The petitioner's case has been considered independently. As a matter of fact, from record which was produced before us, it is noticed that each individual case has been examined independently. Moreover, since it is not possible for us to sit over the subjective satisfaction reached by the appropriate authority and until the same prevails, the argument regarding petitioner having been singled out does not merit any consideration. (7) One of the grievance made before us is that from the record it is now revealed that even in case of other persons to whom police protection has been continued, they have been granted revolver licence and as a matter of fact, each of them possesses weapon such as pistol, rifle, revolver etc. Even so, the police protection has been continued to them. This argument does not take the matter any further. The Court has to consider whether it is possible to overturn the subjective satisfaction reached by the competent authority on the basis of material before it.

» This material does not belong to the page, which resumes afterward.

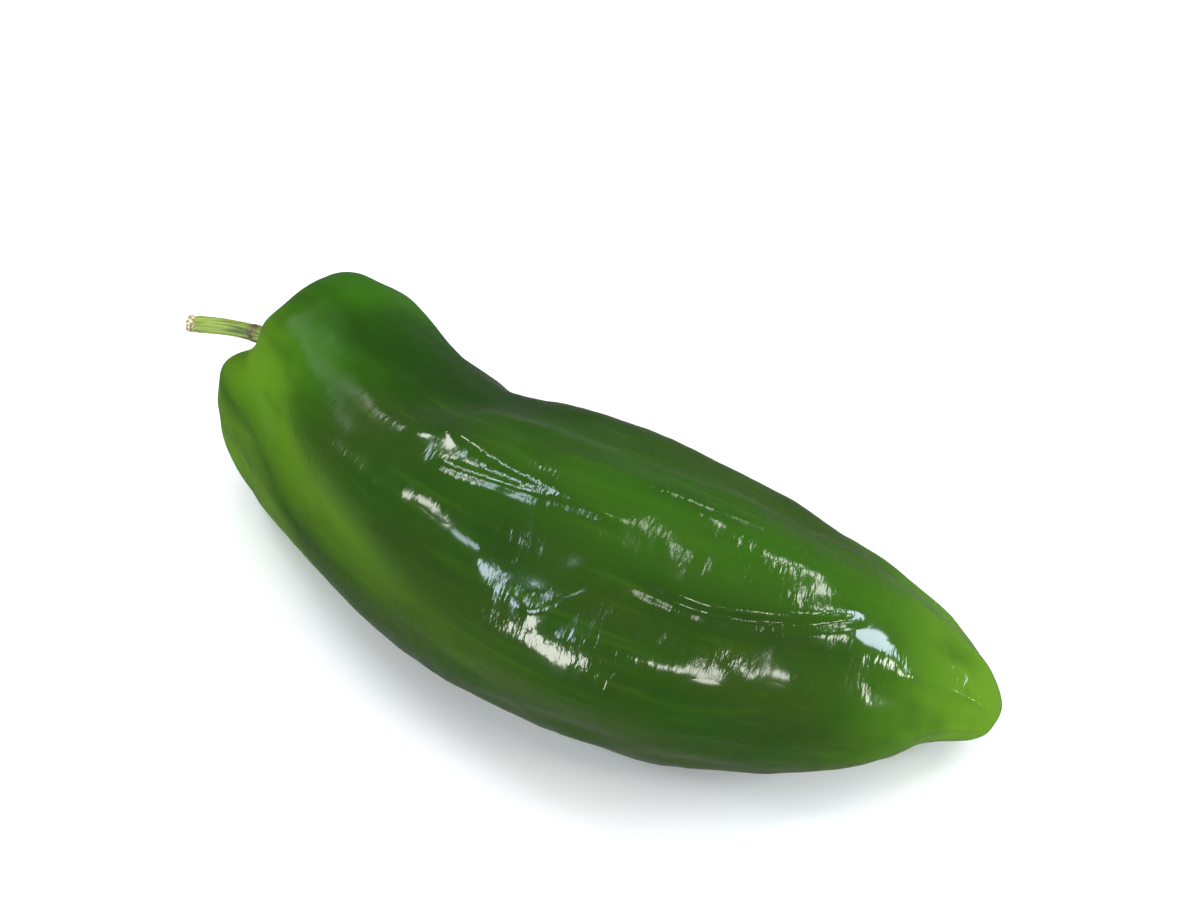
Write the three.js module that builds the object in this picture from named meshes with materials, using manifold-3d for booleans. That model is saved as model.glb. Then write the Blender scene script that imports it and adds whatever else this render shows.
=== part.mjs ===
// A green horn pepper lying on its side: the pod, the calyx in its sunken shoulder and the curved stem.
// Units are millimetres and +Z is up. The stem end points along -X and the tip along +X.
import * as THREE from 'three';
import { mergeVertices } from 'three/addons/utils/BufferGeometryUtils.js';
import Module from 'manifold-3d';

// Driving dimensions. A station is the distance along the pod's centre line from its stem end, and an
// angle is in degrees round the pod, from 0 at the top over 90 on the -Y side.
const leadLength = 12; // centre line before station 0
const restDepth = 0.9; // how far the lowest skin is pressed flat where the pod rests
const podSides = 56;
const podSteps = 62;
const calyxSides = 40;
const calyxSteps = 24;
const calyxPoints = 5;
const calyxPointCut = 0.16; // share of the radius lost between two calyx points
const calyxPointStart = [4, 9]; // radii between which the points grow out of the round middle
const stemSides = 20;
const stemSteps = 34;
const stemRibs = 5;
const stemRibHeight = 0.12;
const stemRibStart = [0.5, 1.5]; // radii between which the ribs rise on the stem's ends

// Centre line of the pod, from ahead of the stem end to the tip.
const podLine = [
  [-104, 26, 21],
  [-72, 12, 22],
  [-36, -2, 25],
  [0, -5, 27.5],
  [34, 1, 23],
  [62, 14, 13.5],
  [82, 18.5, 3],
];

// Outline of the pod as [station, radius], from the bottom of the recess over the shoulder to the tip.
const podOutline = [
  [22, 0],
  [21.5, 4],
  [19, 8.5],
  [13, 11.5],
  [8, 14.5],
  [7, 19],
  [10, 23],
  [18, 25.5],
  [34, 26],
  [50, 27],
  [70, 29],
  [90, 30.5],
  [110, 30],
  [130, 27],
  [150, 20.5],
  [165, 13.5],
  [175, 8.5],
  [181, 4],
  [182, 0],
];

// Furrows between the three lobes. Angle, width and depth change along the pod as [station, value].
const furrows = [
  {
    angle: [[0, 15], [30, 2], [50, -8], [75, -25], [180, -35]],
    width: [[0, 14], [50, 26], [70, 20], [180, 12]],
    depth: [[0, 3], [20, 0.5], [60, 3.4], [80, 2.5], [150, 1.5], [180, 0]],
  },
  {
    angle: [[0, 35], [20, 42], [50, 66], [90, 83]],
    width: [[0, 14], [60, 16], [180, 14]],
    depth: [[0, 5], [20, 3], [50, 2.2], [90, 0.5], [180, 0]],
  },
  {
    angle: [[0, -160]],
    width: [[0, 22], [180, 18]],
    depth: [[0, 5], [90, 2.5], [180, 0]],
  },
];

// Single hollows. A depth below zero makes a swelling.
const hollows = [
  { station: 60, angle: -60, length: 14, width: 34, depth: 2.5 },
  { station: 22, angle: 85, length: 12, width: 26, depth: 1.5 },
  { station: 36, angle: -60, length: 14, width: 34, depth: 2 },
  { station: 32, angle: 130, length: 18, width: 30, depth: -2 },
  { station: 110, angle: -5, length: 34, width: 12, depth: -0.7 },
  { station: 104, angle: 77, length: 13, width: 12, depth: -2 },
  { station: 130, angle: 62, length: 30, width: 14, depth: -1 },
  { station: 158, angle: -50, length: 18, width: 40, depth: -1.2 },
  { station: 158, angle: 85, length: 16, width: 22, depth: -2.6 },
];

// Furrows start on the recess wall and hollows on the crest, at these distances along the outline.
const furrowStart = [8, 24];
const hollowStart = [20, 30];
const poleFade = 6; // radius below which the surface stays plain
const blockSize = 400; // edge of the block that cuts the flat underside
const mergeDistance = 1e-4;

// Outline of the calyx on the pod's centre line: its open side, its rim and the side on the pod.
const calyxOutline = [
  [17.6, 0],
  [18.2, 2.6],
  [18.8, 4.4],
  [17.4, 6.8],
  [14.9, 9.2],
  [15.6, 9.7],
  [18.8, 7.9],
  [21.2, 3.7],
  [21.65, 0],
];

// Centre line of the stem, from the calyx out of the recess to the cut end, and its own outline.
const stemLine = [
  [-77, 14, 22],
  [-84, 17.2, 22.4],
  [-92, 18.5, 22.8],
  [-103, 17, 22.5],
  [-113, 13.5, 22],
];
const stemOutline = [
  [0.6, 0],
  [0.7, 1.8],
  [1.5, 2.7],
  [4, 2.3],
  [10, 1.9],
  [20, 1.75],
  [30, 1.75],
  [36, 1.85],
  [37.4, 1.6],
  [38, 0],
];

const materials = {
  pod: new THREE.MeshStandardMaterial({ color: 0x476e21, roughness: 0.28, metalness: 0 }),
  calyx: new THREE.MeshStandardMaterial({ color: 0x6b8a34, roughness: 0.55, metalness: 0 }),
  stem: new THREE.MeshStandardMaterial({ color: 0x5f762b, roughness: 0.6, metalness: 0 }),
};

// Value at a station between the listed [station, value] pairs, eased from one pair to the next.
function valueAt(pairs, station) {
  const next = pairs.findIndex(([at]) => at > station);
  if (next === 0) return pairs[0][1];
  if (next < 0) return pairs[pairs.length - 1][1];
  const [fromStation, fromValue] = pairs[next - 1];
  const [toStation, toValue] = pairs[next];
  const share = THREE.MathUtils.smoothstep(station, fromStation, toStation);
  return THREE.MathUtils.lerp(fromValue, toValue, share);
}

// Signed difference of two angles in degrees, between -180 and 180.
function turnBetween(from, to) {
  return THREE.MathUtils.euclideanModulo(to - from + 180, 360) - 180;
}

// Bell curve: 1 at the middle, falling to 0.37 at one width from it.
function bell(distance, width) {
  return Math.exp(-((distance / width) ** 2));
}

// Height of the pod's skin over its plain turned shape. The run is the distance along the outline.
function podRelief({ station, angle, run, radius }) {
  let height = 0;
  for (const furrow of furrows) {
    const aside = turnBetween(valueAt(furrow.angle, station), angle);
    const side = bell(aside, valueAt(furrow.width, station));
    height -= valueAt(furrow.depth, station) * side * THREE.MathUtils.smoothstep(run, ...furrowStart);
  }
  for (const hollow of hollows) {
    const along = bell(station - hollow.station, hollow.length);
    const around = bell(turnBetween(hollow.angle, angle), hollow.width);
    height -= hollow.depth * along * around * THREE.MathUtils.smoothstep(run, ...hollowStart);
  }
  return { lift: height * THREE.MathUtils.smoothstep(radius, 0, poleFade), scale: 1 };
}

// The calyx rim is cut back between its points.
function calyxRelief({ angle, radius }) {
  const between = (1 - Math.cos(calyxPoints * THREE.MathUtils.degToRad(angle))) / 2;
  const outer = THREE.MathUtils.smoothstep(radius, ...calyxPointStart);
  return { lift: 0, scale: 1 - calyxPointCut * between * outer };
}

// Ribs run lengthwise along the stem.
function stemRelief({ angle, radius }) {
  const rib = Math.cos(stemRibs * THREE.MathUtils.degToRad(angle));
  return { lift: stemRibHeight * rib * THREE.MathUtils.smoothstep(radius, ...stemRibStart), scale: 1 };
}

// Place on a curve at a length along it, with the upward direction and the one towards the -Y side.
function frameAt(curve, length) {
  const share = THREE.MathUtils.clamp(length / curve.getLength(), 0, 1);
  const origin = curve.getPointAt(share);
  const forward = curve.getTangentAt(share);
  const up = new THREE.Vector3(0, 0, 1).addScaledVector(forward, -forward.z).normalize();
  const side = new THREE.Vector3().crossVectors(forward, up);
  return { origin, up, side };
}

// Turns an outline round an axis, lays that axis along a curve and raises or narrows the skin by a relief.
function turnAlong(outline, sides, steps, line, lead, relief) {
  const linePoints = line.map((point) => new THREE.Vector3(...point));
  const curve = new THREE.CatmullRomCurve3(linePoints, false, 'catmullrom');
  const outlinePoints = outline.map(([station, radius]) => new THREE.Vector2(radius, station));
  const profile = new THREE.SplineCurve(outlinePoints);
  const geometry = new THREE.LatheGeometry(profile.getSpacedPoints(steps), sides);
  const { position, normal, uv } = geometry.attributes;
  const point = new THREE.Vector3();
  const outward = new THREE.Vector3();
  for (let i = 0; i < position.count; i += 1) {
    point.fromBufferAttribute(position, i);
    outward.fromBufferAttribute(normal, i);
    const radius = Math.hypot(point.x, point.z);
    const angle = THREE.MathUtils.radToDeg(Math.atan2(point.x, point.z));
    const run = uv.getY(i) * profile.getLength();
    const { lift, scale } = relief({ station: point.y, angle, run, radius });
    point.addScaledVector(outward, lift);
    const { origin, up, side } = frameAt(curve, point.y + lead);
    origin.addScaledVector(side, point.x * scale).addScaledVector(up, point.z * scale);
    position.setXYZ(i, origin.x, origin.y, origin.z);
  }
  return geometry;
}

// The same closed geometry as a solid that can be cut.
function solidOf(wasm, geometry) {
  const bare = geometry.clone();
  bare.deleteAttribute('normal');
  bare.deleteAttribute('uv');
  const merged = mergeVertices(bare, mergeDistance);
  const vertProperties = merged.attributes.position.array;
  const triVerts = new Uint32Array(merged.index.array);
  return new wasm.Manifold(new wasm.Mesh({ numProp: 3, vertProperties, triVerts }));
}

function geometryOf(solid) {
  const { vertProperties, triVerts } = solid.getMesh();
  const geometry = new THREE.BufferGeometry();
  geometry.setAttribute('position', new THREE.BufferAttribute(vertProperties, 3));
  geometry.setIndex(new THREE.BufferAttribute(triVerts, 1));
  geometry.computeVertexNormals();
  return geometry;
}

// The pod, pressed flat on its underside where it lies.
function makePod(wasm) {
  const round = turnAlong(podOutline, podSides, podSteps, podLine, leadLength, podRelief);
  round.computeBoundingBox();
  const low = round.boundingBox.min.z + restDepth;
  const block = new THREE.BoxGeometry(blockSize, blockSize, blockSize);
  block.translate(0, 0, low - blockSize / 2);
  const flat = solidOf(wasm, round).subtract(solidOf(wasm, block));
  return new THREE.Mesh(geometryOf(flat), materials.pod);
}

function makeCalyx() {
  const geometry = turnAlong(calyxOutline, calyxSides, calyxSteps, podLine, leadLength, calyxRelief);
  return new THREE.Mesh(geometry, materials.calyx);
}

function makeStem() {
  const geometry = turnAlong(stemOutline, stemSides, stemSteps, stemLine, 0, stemRelief);
  return new THREE.Mesh(geometry, materials.stem);
}

const wasm = await Module();
wasm.setup();

const pepper = new THREE.Group();
const parts = { pod: makePod(wasm), calyx: makeCalyx(), stem: makeStem() };
for (const [name, mesh] of Object.entries(parts)) {
  mesh.name = name;
  pepper.add(mesh);
}

// The origin is on the surface that the pepper lies on, under the middle of its box.
const box = new THREE.Box3().setFromObject(pepper, true);
const middle = box.getCenter(new THREE.Vector3());
pepper.position.set(-middle.x, -middle.y, -box.min.z);

export default pepper;
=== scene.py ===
import math

import bmesh
import bpy
import numpy as np
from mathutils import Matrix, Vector, noise


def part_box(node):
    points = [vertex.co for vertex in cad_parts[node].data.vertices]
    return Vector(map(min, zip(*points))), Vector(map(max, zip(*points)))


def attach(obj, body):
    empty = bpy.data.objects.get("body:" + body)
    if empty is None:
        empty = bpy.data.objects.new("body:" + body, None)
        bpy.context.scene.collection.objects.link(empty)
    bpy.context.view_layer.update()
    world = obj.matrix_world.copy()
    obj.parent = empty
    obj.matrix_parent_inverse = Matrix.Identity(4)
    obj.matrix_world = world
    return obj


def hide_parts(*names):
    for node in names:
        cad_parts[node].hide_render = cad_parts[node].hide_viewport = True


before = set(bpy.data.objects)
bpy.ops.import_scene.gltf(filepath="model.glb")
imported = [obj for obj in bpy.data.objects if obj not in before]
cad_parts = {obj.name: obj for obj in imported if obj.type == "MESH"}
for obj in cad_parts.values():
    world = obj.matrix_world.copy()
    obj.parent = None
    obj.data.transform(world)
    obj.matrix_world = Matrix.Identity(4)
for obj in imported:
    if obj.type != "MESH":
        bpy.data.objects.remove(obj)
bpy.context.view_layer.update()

mm = 0.001

# Points worked out along each kind of curve
outlineSamples = 4000
lineSamples = 3000
threadSamples = 40
mergeDistance = 0.002  # in millimetres
threadFade = 0.2  # share of a thread's length over which it fades in, and out again
seedStep = Vector((7.3, 3.1, 5.7))  # how far apart the noise of two seeds lies

# Pod shape, in millimetres and degrees. A station is the distance along the centre line from the stem end.
# An angle goes round the pod, from 0 at the top over 90 on the -Y side. Pairs are [station, value] and ease
# from one to the next.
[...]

Notably, in this petition the challenge is not in respect of wrongful continuation of protection to others, but only of denial of similar facility to this petitioner. As aforesaid, each case has been considered independently by the three authorities at different levels, including Committee consisting of six high officials headed by the Commissioner of Police, Thane. No case of bias is made out against any of these officials or the said Committee. To overcome this position, it was argued that the Review Committee has decided the matter in absence of any parameters or guidelines formulated for consideration of such proposal. It is not possible to countenance this submission. (8) In our opinion, taking over all view of the matter, petition is devoid of merits. The same is dismissed. Ordered accordingly. Petition dismissed.